▶ **TASK PROMPT**
Every line in the listing below from the one with "What three.js and" through the one with "const BED = DECK_TOP + 1;" is to be reproduced exactly, both ends included; leave out the rest.

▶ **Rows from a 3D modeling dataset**
☆ ☆ ☆ ☆ ☆ ☆ ☆

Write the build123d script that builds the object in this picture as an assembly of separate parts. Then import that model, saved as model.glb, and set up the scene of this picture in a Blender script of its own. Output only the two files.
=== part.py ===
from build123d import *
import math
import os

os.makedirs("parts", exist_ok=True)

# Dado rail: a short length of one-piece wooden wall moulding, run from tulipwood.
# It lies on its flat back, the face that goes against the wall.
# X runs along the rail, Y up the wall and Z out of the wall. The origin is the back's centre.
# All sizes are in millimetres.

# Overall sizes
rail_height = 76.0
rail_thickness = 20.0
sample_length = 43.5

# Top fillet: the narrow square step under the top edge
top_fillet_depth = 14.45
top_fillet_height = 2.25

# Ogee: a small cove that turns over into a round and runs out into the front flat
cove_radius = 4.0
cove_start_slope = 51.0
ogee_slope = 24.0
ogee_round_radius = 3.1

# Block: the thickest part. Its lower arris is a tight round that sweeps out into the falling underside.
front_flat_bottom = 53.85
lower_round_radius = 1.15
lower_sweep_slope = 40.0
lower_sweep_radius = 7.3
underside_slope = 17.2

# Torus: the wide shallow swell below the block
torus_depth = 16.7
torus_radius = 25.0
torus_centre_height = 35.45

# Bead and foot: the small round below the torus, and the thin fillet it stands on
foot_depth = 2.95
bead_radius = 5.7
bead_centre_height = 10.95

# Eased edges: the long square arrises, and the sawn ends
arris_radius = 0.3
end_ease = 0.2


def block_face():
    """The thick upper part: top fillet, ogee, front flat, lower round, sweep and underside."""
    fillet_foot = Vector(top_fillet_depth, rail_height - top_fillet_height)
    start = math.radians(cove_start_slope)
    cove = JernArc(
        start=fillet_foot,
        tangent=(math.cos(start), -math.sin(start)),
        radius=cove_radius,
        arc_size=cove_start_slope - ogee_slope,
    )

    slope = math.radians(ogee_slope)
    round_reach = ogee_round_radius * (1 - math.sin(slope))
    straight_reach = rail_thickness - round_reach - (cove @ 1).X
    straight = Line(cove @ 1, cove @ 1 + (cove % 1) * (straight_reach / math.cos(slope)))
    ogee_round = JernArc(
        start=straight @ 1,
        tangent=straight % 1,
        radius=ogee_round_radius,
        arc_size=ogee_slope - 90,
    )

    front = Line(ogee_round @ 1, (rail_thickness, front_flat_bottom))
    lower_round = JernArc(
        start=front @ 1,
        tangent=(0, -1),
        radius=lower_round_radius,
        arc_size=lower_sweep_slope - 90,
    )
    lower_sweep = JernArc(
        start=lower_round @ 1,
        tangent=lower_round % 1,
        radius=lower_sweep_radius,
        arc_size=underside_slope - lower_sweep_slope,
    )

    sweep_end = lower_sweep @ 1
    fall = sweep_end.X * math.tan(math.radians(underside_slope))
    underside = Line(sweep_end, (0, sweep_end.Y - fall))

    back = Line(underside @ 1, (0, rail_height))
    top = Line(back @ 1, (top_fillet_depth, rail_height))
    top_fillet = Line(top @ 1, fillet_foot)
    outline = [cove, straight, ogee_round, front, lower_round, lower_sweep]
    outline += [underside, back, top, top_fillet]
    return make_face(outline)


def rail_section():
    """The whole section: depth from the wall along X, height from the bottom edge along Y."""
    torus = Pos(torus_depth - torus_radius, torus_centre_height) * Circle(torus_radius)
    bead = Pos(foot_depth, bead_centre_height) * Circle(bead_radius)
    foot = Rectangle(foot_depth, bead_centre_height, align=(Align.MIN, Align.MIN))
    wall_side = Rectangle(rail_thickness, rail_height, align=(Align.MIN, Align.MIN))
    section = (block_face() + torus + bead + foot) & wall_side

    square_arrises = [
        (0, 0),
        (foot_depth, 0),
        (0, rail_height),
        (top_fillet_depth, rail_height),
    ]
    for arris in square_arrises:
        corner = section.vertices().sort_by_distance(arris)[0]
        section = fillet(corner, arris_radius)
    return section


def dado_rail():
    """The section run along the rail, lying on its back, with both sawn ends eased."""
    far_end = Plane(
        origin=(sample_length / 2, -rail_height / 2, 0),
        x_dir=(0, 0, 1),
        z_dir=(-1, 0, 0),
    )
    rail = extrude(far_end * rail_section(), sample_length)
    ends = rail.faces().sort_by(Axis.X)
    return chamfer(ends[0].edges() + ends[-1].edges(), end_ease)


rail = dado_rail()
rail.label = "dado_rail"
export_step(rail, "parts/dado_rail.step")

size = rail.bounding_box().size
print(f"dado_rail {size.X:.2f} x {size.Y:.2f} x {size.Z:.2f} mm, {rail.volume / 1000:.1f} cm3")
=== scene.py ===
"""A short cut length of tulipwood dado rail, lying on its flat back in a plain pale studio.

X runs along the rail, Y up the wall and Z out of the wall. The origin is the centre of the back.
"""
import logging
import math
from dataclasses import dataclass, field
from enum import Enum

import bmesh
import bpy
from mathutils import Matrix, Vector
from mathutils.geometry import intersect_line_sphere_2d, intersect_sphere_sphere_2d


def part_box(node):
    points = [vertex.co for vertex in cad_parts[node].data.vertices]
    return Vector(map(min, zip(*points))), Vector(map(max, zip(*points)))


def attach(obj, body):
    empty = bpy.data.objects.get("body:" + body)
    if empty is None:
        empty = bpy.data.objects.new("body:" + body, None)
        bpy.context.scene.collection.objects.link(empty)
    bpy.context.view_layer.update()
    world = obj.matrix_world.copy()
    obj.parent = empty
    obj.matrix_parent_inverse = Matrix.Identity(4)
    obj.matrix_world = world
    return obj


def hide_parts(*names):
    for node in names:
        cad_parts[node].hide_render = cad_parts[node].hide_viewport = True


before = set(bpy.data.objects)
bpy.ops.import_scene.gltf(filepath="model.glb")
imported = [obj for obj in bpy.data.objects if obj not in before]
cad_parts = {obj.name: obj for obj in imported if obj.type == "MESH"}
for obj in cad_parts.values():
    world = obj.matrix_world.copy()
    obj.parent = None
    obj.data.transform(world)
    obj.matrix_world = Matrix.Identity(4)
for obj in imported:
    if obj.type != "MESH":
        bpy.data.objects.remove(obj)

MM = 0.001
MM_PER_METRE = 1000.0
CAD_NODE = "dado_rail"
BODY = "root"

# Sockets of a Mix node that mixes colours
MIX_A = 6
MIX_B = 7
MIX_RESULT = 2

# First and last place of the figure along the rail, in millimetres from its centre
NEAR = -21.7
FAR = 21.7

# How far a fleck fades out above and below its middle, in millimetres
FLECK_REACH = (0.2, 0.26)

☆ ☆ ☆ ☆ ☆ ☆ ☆

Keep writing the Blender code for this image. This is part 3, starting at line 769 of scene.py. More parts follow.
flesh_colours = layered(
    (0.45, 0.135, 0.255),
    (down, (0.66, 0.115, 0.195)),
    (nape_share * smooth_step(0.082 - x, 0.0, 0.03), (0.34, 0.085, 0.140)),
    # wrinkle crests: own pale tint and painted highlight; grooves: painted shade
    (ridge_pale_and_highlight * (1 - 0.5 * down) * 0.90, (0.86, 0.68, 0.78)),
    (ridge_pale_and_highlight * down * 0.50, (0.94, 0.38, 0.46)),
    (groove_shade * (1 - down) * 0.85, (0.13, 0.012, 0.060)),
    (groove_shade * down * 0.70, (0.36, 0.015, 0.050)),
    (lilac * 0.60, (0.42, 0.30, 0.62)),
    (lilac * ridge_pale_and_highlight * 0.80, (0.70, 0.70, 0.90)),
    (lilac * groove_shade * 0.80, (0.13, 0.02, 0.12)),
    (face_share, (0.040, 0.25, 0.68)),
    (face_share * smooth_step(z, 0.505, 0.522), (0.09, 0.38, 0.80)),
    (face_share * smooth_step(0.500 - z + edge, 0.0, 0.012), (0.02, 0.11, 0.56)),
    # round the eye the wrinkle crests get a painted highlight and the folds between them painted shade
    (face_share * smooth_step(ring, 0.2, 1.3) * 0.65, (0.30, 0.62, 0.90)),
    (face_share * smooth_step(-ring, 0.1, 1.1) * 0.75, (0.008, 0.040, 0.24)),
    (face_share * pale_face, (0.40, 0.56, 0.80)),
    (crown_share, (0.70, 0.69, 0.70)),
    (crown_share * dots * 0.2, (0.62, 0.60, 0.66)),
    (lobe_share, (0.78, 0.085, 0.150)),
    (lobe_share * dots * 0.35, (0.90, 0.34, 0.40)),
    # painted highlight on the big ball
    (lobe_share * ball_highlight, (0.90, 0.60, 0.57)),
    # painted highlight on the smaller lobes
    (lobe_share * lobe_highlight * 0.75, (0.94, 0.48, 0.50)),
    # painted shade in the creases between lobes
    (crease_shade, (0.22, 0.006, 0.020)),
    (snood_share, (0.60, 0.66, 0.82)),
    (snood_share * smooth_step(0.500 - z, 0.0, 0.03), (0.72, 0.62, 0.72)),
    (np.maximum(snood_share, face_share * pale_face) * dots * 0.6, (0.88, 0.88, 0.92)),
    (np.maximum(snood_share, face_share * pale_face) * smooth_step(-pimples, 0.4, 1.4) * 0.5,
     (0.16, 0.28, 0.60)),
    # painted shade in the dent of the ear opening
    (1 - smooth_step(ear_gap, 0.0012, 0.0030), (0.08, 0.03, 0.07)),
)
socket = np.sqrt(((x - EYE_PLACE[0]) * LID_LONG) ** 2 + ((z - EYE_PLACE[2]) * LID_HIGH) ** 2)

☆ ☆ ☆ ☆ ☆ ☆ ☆

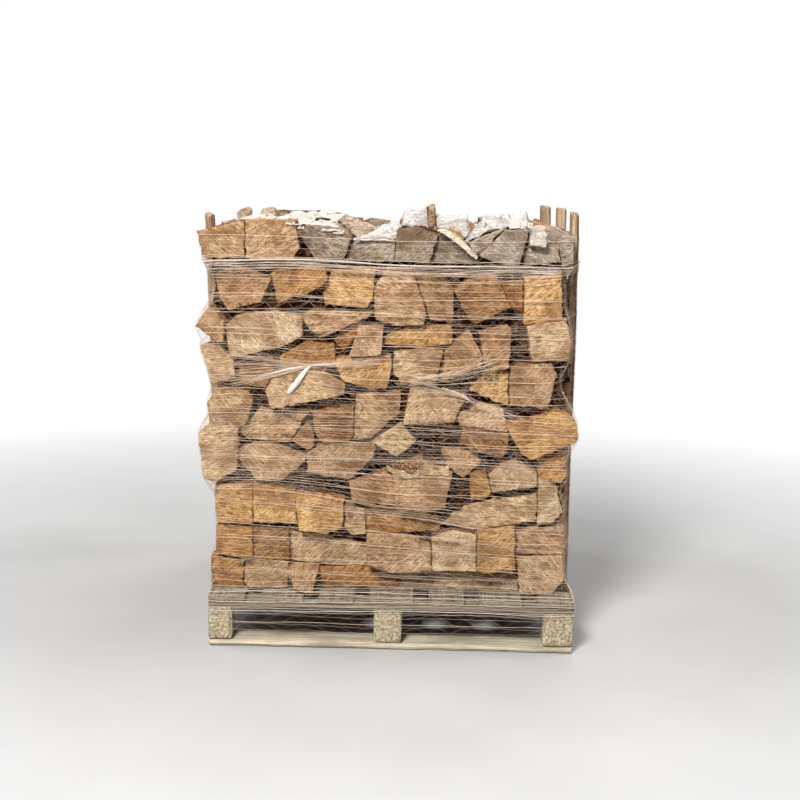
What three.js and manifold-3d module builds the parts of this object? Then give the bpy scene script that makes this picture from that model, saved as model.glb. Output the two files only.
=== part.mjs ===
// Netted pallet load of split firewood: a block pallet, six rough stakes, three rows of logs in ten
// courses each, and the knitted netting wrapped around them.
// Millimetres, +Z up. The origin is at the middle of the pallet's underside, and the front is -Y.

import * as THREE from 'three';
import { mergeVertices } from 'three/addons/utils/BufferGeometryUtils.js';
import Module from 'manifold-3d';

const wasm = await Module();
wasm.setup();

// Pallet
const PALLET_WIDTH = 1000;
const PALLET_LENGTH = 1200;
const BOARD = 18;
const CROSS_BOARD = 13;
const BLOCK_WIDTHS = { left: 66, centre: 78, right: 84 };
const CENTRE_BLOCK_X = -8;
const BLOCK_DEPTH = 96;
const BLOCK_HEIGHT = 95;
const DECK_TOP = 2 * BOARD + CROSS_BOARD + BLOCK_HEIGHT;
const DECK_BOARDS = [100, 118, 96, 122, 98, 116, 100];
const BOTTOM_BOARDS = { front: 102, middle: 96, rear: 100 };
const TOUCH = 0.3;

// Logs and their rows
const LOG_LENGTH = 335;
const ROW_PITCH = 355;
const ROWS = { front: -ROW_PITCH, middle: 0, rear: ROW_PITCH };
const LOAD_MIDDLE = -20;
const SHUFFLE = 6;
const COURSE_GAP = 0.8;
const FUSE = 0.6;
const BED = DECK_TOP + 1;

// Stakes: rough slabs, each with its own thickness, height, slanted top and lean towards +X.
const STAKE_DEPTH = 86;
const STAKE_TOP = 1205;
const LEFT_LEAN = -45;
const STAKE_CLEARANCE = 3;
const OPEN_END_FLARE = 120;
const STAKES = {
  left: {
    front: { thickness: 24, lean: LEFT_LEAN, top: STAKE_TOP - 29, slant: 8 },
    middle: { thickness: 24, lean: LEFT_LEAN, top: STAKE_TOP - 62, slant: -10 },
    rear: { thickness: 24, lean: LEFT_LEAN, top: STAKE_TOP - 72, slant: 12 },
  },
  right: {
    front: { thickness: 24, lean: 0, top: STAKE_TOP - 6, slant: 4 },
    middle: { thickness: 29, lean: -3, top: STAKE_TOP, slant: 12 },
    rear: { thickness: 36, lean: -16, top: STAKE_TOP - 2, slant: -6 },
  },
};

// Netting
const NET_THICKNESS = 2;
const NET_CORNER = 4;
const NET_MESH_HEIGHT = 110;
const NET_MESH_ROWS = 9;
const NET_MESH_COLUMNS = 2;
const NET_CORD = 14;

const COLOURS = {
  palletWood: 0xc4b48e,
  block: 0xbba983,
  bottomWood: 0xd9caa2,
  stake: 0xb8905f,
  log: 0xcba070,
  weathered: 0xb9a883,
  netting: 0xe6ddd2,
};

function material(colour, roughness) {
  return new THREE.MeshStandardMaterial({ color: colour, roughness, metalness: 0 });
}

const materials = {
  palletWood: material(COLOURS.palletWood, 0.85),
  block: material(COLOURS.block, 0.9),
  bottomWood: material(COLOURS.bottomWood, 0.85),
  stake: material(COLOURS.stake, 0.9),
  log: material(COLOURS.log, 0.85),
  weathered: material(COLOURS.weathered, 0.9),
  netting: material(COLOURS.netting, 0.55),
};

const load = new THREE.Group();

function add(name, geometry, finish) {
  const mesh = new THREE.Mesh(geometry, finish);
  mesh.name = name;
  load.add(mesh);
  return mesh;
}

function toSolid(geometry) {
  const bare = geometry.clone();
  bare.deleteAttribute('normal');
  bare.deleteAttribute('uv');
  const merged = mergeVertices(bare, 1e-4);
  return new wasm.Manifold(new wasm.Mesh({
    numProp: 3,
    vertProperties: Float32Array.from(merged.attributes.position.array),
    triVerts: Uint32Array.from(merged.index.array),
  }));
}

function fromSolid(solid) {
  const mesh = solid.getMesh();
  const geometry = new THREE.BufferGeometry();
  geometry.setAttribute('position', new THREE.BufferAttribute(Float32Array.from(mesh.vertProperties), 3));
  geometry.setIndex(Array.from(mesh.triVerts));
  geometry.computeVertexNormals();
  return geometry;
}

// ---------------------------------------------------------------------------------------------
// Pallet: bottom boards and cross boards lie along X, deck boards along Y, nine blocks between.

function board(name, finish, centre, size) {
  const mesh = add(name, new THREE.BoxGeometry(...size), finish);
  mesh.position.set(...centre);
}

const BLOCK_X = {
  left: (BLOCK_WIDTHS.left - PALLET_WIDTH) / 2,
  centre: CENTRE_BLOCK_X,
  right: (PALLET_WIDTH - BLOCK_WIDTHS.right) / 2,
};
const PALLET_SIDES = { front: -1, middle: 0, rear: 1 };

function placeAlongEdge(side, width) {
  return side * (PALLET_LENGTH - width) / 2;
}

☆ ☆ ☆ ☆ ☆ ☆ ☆

▶ **SOLUTION TO THE EXERCISE**
What three.js and manifold-3d module builds the parts of this object? Then give the bpy scene script that makes this picture from that model, saved as model.glb. Output the two files only.
=== part.mjs ===
// Netted pallet load of split firewood: a block pallet, six rough stakes, three rows of logs in ten
// courses each, and the knitted netting wrapped around them.
// Millimetres, +Z up. The origin is at the middle of the pallet's underside, and the front is -Y.

import * as THREE from 'three';
import { mergeVertices } from 'three/addons/utils/BufferGeometryUtils.js';
import Module from 'manifold-3d';

const wasm = await Module();
wasm.setup();

// Pallet
const PALLET_WIDTH = 1000;
const PALLET_LENGTH = 1200;
const BOARD = 18;
const CROSS_BOARD = 13;
const BLOCK_WIDTHS = { left: 66, centre: 78, right: 84 };
const CENTRE_BLOCK_X = -8;
const BLOCK_DEPTH = 96;
const BLOCK_HEIGHT = 95;
const DECK_TOP = 2 * BOARD + CROSS_BOARD + BLOCK_HEIGHT;
const DECK_BOARDS = [100, 118, 96, 122, 98, 116, 100];
const BOTTOM_BOARDS = { front: 102, middle: 96, rear: 100 };
const TOUCH = 0.3;

// Logs and their rows
const LOG_LENGTH = 335;
const ROW_PITCH = 355;
const ROWS = { front: -ROW_PITCH, middle: 0, rear: ROW_PITCH };
const LOAD_MIDDLE = -20;
const SHUFFLE = 6;
const COURSE_GAP = 0.8;
const FUSE = 0.6;
const BED = DECK_TOP + 1;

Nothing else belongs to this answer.